The competition is already well underway. Shopify, a company that provides an online sales platform to more than 800,000 merchants, says it is spending $1 billion to build its own fulfillment network. When it's finished, retailers will be able to build their own online stores and obtain payment processing, inventory management, and shipping through Shopify. Although most consumers may not be familiar with its name, Shopify is already a $1 billion company and is expected to pass eBay any day now to become the second-largest e-commerce platform behind Amazon in sales volume.

UPS is building much of its new service around shipping technology company Shippo, which has about 35,000 small and medium-sized business (SMBs) customers using its platform. With this new collaboration, Shippo will offer its users seamless UPS account creation and discounted UPS shipping rates.

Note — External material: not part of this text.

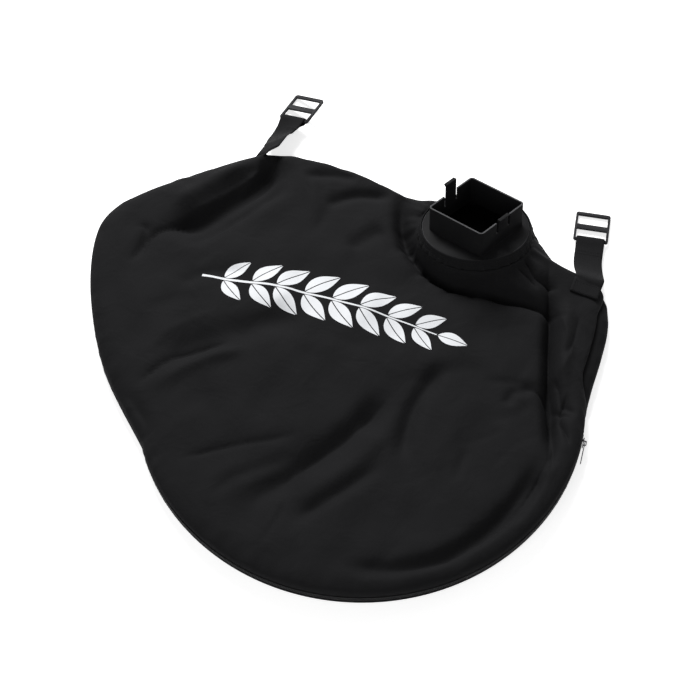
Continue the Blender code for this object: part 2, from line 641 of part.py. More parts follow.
def make_collar():
    """Square tube on a round flange, with a round grooved skirt under it and a tongue in two of its walls."""
    place = collar_frame()
    lip_top = -SKIRT_DEPTH + LIP
    under = -FLANGE
    body_profile = [(SKIRT_RADIUS - SKIRT_WALL, under), (SKIRT_RADIUS - SKIRT_WALL, -SKIRT_DEPTH),
                    (LIP_RADIUS, -SKIRT_DEPTH), (LIP_RADIUS, lip_top), (SKIRT_RADIUS, lip_top),
                    (SKIRT_RADIUS, under), (FLANGE_RADIUS, under), (FLANGE_RADIUS, -0.0006),
                    (FLANGE_RADIUS - 0.0006, 0.0), (COLLAR_SIDE / 2 - 0.004, 0.0), (COLLAR_SIDE / 2 - 0.004, under)]
    collar = add_body("collar", *turned(body_profile, ROUND_STEPS), "moulding", place)
    tube = add_body("collar_tube", *prism(rounded_rectangle(COLLAR_SIDE, COLLAR_SIDE, COLLAR_CORNER, 4),
                                          -FLANGE, COLLAR_HEIGHT), None, place)
    add_boolean(collar, tube, "UNION")
    outer = COLLAR_SIDE / 2
    for name, side, rise in (("latch", -1, LATCH_RISE), ("catch", 1, CATCH_RISE)):
        xs = sorted((side * (outer - COLLAR_WALL), side * outer))
        tongue = add_body(name + "_tongue", *block((xs[0], -TONGUE_WIDTH / 2, COLLAR_HEIGHT - 0.004),
                                                   (xs[1], TONGUE_WIDTH / 2, COLLAR_HEIGHT + rise)), None, place)
        top = COLLAR_HEIGHT + rise
        hook_xz = [(side * (outer - 0.001), top), (side * (outer + HOOK), top),
                   (side * (outer + HOOK), top - 0.0012), (side * (outer - 0.001), top - HOOK_HEIGHT)]
        hook = add_body(name + "_hook", *swept([[(x, y, z) for x, z in hook_xz]
                                                for y in (-TONGUE_WIDTH / 2, TONGUE_WIDTH / 2)]), None, place)
        add_boolean(collar, tongue, "UNION")
        add_boolean(collar, hook, "UNION")
    clear = COLLAR_SIDE - 2 * COLLAR_WALL
    bore = add_body("collar_bore", *prism(rounded_rectangle(clear, clear, COLLAR_CORNER - COLLAR_WALL, 4),
                                          -2 * SKIRT_DEPTH, 2 * COLLAR_HEIGHT), None, place)
    add_boolean(collar, bore, "DIFFERENCE")
    for name, side in (("latch", -1), ("catch", 1)):
        for part, sign in (("a", -1), ("b", 1)):
            ys = sorted((sign * TONGUE_WIDTH / 2, sign * (TONGUE_WIDTH / 2 + TONGUE_SLOT)))
            xs = sorted((side * (outer - 2 * COLLAR_WALL), side * (outer + COLLAR_WALL)))
            slot = add_body(f"{name}_slot_{part}", *block(
                (xs[0], ys[0], COLLAR_HEIGHT - TONGUE_SLOT_DEPTH),
                (xs[1], ys[1], COLLAR_HEIGHT + 0.002)), None, place)
            add_boolean(collar, slot, "DIFFERENCE")


def make_neck():
    """Sewn cuff that grips the flange's edge, and the elastic that draws it into the groove below."""
    place = collar_frame()
    inner = FLANGE_RADIUS + GAP
    cuff_profile = [(inner, 0.0), (inner + 0.3 * CUFF, CUFF_PROUD), (inner + CUFF, 0.9 * CUFF_PROUD),
                    (inner + 1.4 * CUFF, 0.0), (inner + CUFF + 0.4 * CUFF_FLARE, -0.4 * CUFF_DEPTH),
                    (inner + CUFF + CUFF_FLARE, -CUFF_DEPTH), (inner + CUFF_FLARE, -CUFF_DEPTH),
                    (inner + 0.5 * CUFF_FLARE, -0.5 * CUFF_DEPTH), (inner, -FLANGE)]
    add_body("neck_cuff", *turned(cuff_profile, ROUND_STEPS), "cloth", place)
    radius = ELASTIC / 2
    centre = SKIRT_RADIUS + GAP + radius
    height = -FLANGE - GAP - radius
    ring = [(centre + radius * math.cos(a), height + radius * math.sin(a)) for a in np.arange(6) * math.pi / 3]
    add_body("neck_elastic", *turned(ring, ROUND_STEPS), "elastic", place)


def buckle_axes(heading, pitch, roll):
    """Directions of a buckle: away from its bar, across it to the right, and up out of its face."""
    level = np.array([math.cos(heading), math.sin(heading), 0.0])
    right = np.array([math.sin(heading), -math.cos(heading), 0.0])
    ahead = level * math.cos(pitch) + np.array([0, 0, math.sin(pitch)])
    up = np.cross(right, ahead)
    across = right * math.cos(roll) + up * math.sin(roll)
    return ahead, across, np.cross(across, ahead)


def make_buckle(name, middle, heading, pitch, roll):
    """Ladder buckle: a flat frame with a round bar at its near end, a wide middle bar and two openings."""
    ahead, across, up = buckle_axes(heading, pitch, roll)
    turn = Matrix((across, ahead, up)).transposed()
    place = Matrix.Translation(middle) @ turn.to_4x4()
    width = BUCKLE_MOUTH + 2 * BUCKLE_RAIL
    length = BUCKLE_BAR + BUCKLE_SLOT + BUCKLE_MIDDLE + BUCKLE_WINDOW + BUCKLE_END
    plan = [(x, y + (length - BUCKLE_BAR) / 2) for x, y in
            rounded_rectangle(width, length + BUCKLE_BAR, BUCKLE_CORNER, 3)]
    frame = add_body(name, *prism(plan, -BUCKLE / 2, BUCKLE / 2), "buckle", place)
    slot_end = BUCKLE_BAR + BUCKLE_SLOT
    window_start = slot_end + BUCKLE_MIDDLE
    half = BUCKLE_MOUTH / 2
    slot = add_body(name + "_slot", *block((-half, -2 * BUCKLE_BAR, -BUCKLE), (half, slot_end, BUCKLE)), None, place)
    window = add_body(name + "_window", *block((-half, window_start, -BUCKLE),
                                               (half, window_start + BUCKLE_WINDOW, BUCKLE)), None, place)
    bar_yz = [(BUCKLE_BAR * math.cos(a), BUCKLE_BAR * math.sin(a)) for a in np.arange(10) * math.pi / 5]
    reach = half + BUCKLE_RAIL / 2
    bar = add_body(name + "_bar", *swept([[(x, y, z) for y, z in bar_yz] for x in (-reach, reach)]), None, place)
    add_boolean(frame, slot, "DIFFERENCE")
    add_boolean(frame, window, "DIFFERENCE")
    add_boolean(frame, bar, "UNION")


def loop_line(middle, ahead, up):
    """Middle line of the webbing round a bar: in over its top, round it and back below to the sewn end."""
    turn_radius = BUCKLE_BAR + RUNNING_GAP + WEBBING / 2
    ply = WEBBING / 2 + GAP / 2
    flat = [(-LOOP_JOIN, ply), (-LOOP_JOIN / 2, 0.75 * turn_radius)]
    flat += [(turn_radius * math.sin(a), turn_radius * math.cos(a)) for a in np.linspace(0.1, math.pi - 0.1, 9)]
    flat += [(-LOOP_JOIN / 2, -0.75 * turn_radius), (-LOOP_JOIN, -ply), (-LOOP_END, -ply)]
    return [np.array(middle) + ahead * a + up * b for a, b in flat]


def ribbon(name, centres, sides, seat):
    """Webbing along a middle line, its width along the given sides; seat fits its root to the panel."""
    centres = np.array(centres)
    sides = np.array(sides)
    along = np.gradient(centres, axis=0)
    along /= np.linalg.norm(along, axis=1, keepdims=True)
    sides = sides - along * np.sum(sides * along, axis=1, keepdims=True)
    sides /= np.linalg.norm(sides, axis=1, keepdims=True)
    normals = np.cross(sides, along)
    shares = np.linspace(-0.5, 0.5, 7)
    lines = centres[:, None, :] + sides[:, None, :] * shares[None, :, None] * WEBBING_WIDTH
    upper, lower = seat(lines + normals[:, None, :] * WEBBING / 2, lines - normals[:, None, :] * WEBBING / 2)
    sections = np.concatenate([upper, lower[:, ::-1]], axis=1)
    return add_body(name, *swept(sections, strips=True), "webbing")


def turn_between(first, last, count):
    """Directions that turn evenly from the first to the last."""
    t = smooth(np.linspace(0, 1, count))[:, None]
    mixed = np.array(first)[None] * (1 - t) + np.array(last)[None] * t
    return mixed / np.linalg.norm(mixed, axis=1, keepdims=True)


def make_right_strap(panel):
    """Sewn flat on the front panel near its corner, down over the edge to the buckle on the floor."""
    ahead, across, up = buckle_axes(RIGHT_HEADING, RIGHT_PITCH, RIGHT_ROLL)
    loop = loop_line(RIGHT_BUCKLE, ahead, up)
    root, edge = np.array(RIGHT_ROOT), np.array(RIGHT_EDGE)
    out = (edge - root) / np.linalg.norm(edge - root)
    sewn = [root + out * s for s in np.linspace(0, SEWN_LENGTH, 5)]

    def height(point):
        rays = [(point[0] + dx, point[1] + dy) for dx in AROUND for dy in AROUND]
        hits = [panel.ray_cast(Vector((*ray, 1.0)), Vector((0, 0, -1)))[0] for ray in rays]
        return max([hit.z for hit in hits if hit], default=None)

    laid = [np.array([*p, height(p) + WEBBING / 2]) for p in sewn]
    over = np.array([*edge, laid[-1][2] + EDGE_LIFT])
    landed = loop[0] - ahead * (LOOP_END - LOOP_JOIN + LANDING)
    between = over * EDGE_SHARE + landed * (1 - EDGE_SHARE) - up * EDGE_SAG
    free = curve_through([tuple(laid[-1]), tuple(over), tuple(between), tuple(landed), tuple(loop[0])],
                         14, tuple(laid[-2]), tuple(loop[1]))
    centres = laid + list(free) + loop
    side = np.array([out[1], -out[0], 0.0])
    sides = [side] * len(laid) + list(turn_between(side, across, len(free))) + [across] * len(loop)

    def lie(upper, lower):
        for row in range(len(laid) + 3):
            for col in range(lower.shape[1]):
                floor = height(lower[row, col])
                if floor is not None and lower[row, col, 2] < floor + LAID_GAP:
                    lower[row, col, 2] = floor + LAID_GAP
                    upper[row, col] = lower[row, col] + np.array([0, 0, WEBBING])
        return upper, lower

    ribbon("strap_right", centres, sides, lie)


def make_left_strap(panel):
    """Stands almost on edge where it leaves the bag's edge, and turns flat towards its buckle."""
    ahead, across, up = buckle_axes(LEFT_HEADING, LEFT_PITCH, LEFT_ROLL)
    loop = loop_line(LEFT_BUCKLE, ahead, up)
    root = np.array(LEFT_ROOT)
    landed = loop[0] - ahead * (LOOP_END - LOOP_JOIN)
    free = curve_through([tuple(root), tuple((root + landed) / 2), tuple(landed), tuple(loop[0])],
                         14, tuple(root - ahead * LEFT_BACK), tuple(loop[1]))
    upright = np.array([math.cos(LEFT_ROOT_ROLL), 0.0, math.sin(LEFT_ROOT_ROLL)])
    centres = [root] + list(free) + loop
    sides = list(turn_between(upright, across, 1 + len(free))) + [across] * len(loop)
    back = Vector(tuple(-ahead))

    def meet(*layers):
        starts = [[Vector(tuple(point)) for point in layer[2]] for layer in layers]
        hits = [[panel.ray_cast(start, back, LEFT_REACH)[0] for start in row] for row in starts]
        runs = np.array([[(hit - start).length if hit else LEFT_REACH for hit, start in zip(*rows)]
                         for rows in zip(hits, starts)])
        nearest = runs.min(axis=0)
        padded = np.concatenate([nearest[:1], nearest, nearest[-1:]])
        reach = np.minimum(np.minimum(padded[:-2], padded[2:]), nearest)
        reach = np.where(reach < LEFT_REACH, reach, reach.min()) - LEFT_GAP
        for layer in layers:
            layer[0] = layer[2] - ahead * reach[:, None]
            layer[1] = layer[2] - ahead * reach[:, None] / 2
        return layers

    ribbon("strap_left", centres, sides, meet)


def panel_tree(panel):
    return BVHTree.FromPolygons([tuple(v.co) for v in panel.data.vertices],
                                [tuple(p.vertices) for p in panel.data.polygons])


def main():
    clear_scene()
    front = make_front_panel()
    make_back_panel()
    make_zip()
    make_slider()
    make_pull()
    make_collar()
    make_neck()
    make_buckle("buckle_right", RIGHT_BUCKLE, RIGHT_HEADING, RIGHT_PITCH, RIGHT_ROLL)
    make_buckle("buckle_left", LEFT_BUCKLE, LEFT_HEADING, LEFT_PITCH, LEFT_ROLL)
    tree = panel_tree(front)
    make_right_strap(tree)
    make_left_strap(tree)


main()
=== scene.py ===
"""Looks of a garden blower-vacuum's collection bag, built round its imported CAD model.

Metres, in the CAD's frame: +Z up, the zip's arc centred on the origin, +Y towards the neck. Cloth is worked out
as height over plan on straight spokes from the bag's edge to its neck, as in the CAD, with the folds added.
"""
import math

import bmesh
import bpy
import numpy as np
from mathutils import Matrix, Vector
from mathutils.bvhtree import BVHTree


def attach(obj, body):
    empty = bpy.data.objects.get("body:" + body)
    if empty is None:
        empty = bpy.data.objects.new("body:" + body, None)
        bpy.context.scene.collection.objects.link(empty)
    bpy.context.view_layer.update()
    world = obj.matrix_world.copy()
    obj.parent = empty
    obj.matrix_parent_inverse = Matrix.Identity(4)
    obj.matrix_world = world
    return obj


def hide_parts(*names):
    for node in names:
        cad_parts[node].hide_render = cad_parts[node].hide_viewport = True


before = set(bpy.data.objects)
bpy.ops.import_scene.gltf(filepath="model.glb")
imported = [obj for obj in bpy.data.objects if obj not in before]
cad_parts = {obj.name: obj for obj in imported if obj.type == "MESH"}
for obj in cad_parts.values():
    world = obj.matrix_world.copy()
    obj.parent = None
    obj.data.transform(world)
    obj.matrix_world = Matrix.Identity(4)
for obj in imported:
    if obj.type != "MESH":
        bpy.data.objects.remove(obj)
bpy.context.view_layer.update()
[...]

The UPS/Shippo collaboration allows merchants to connect multiple sales channels – including Wix, Magento, eBay, and Amazon – to manage all of their orders in one place. Not to be outdone, Shopify recently announced a collaboration with Splitit, a buy-now-pay-later service that will make it easier for merchants to sell to consumers who don't have credit cards or just don't want to use them.

While food delivery services and car hailing apps get most of the press attention, these changes in the online retail environment are likely to have much more far-ranging effects on consumers' everyday lives.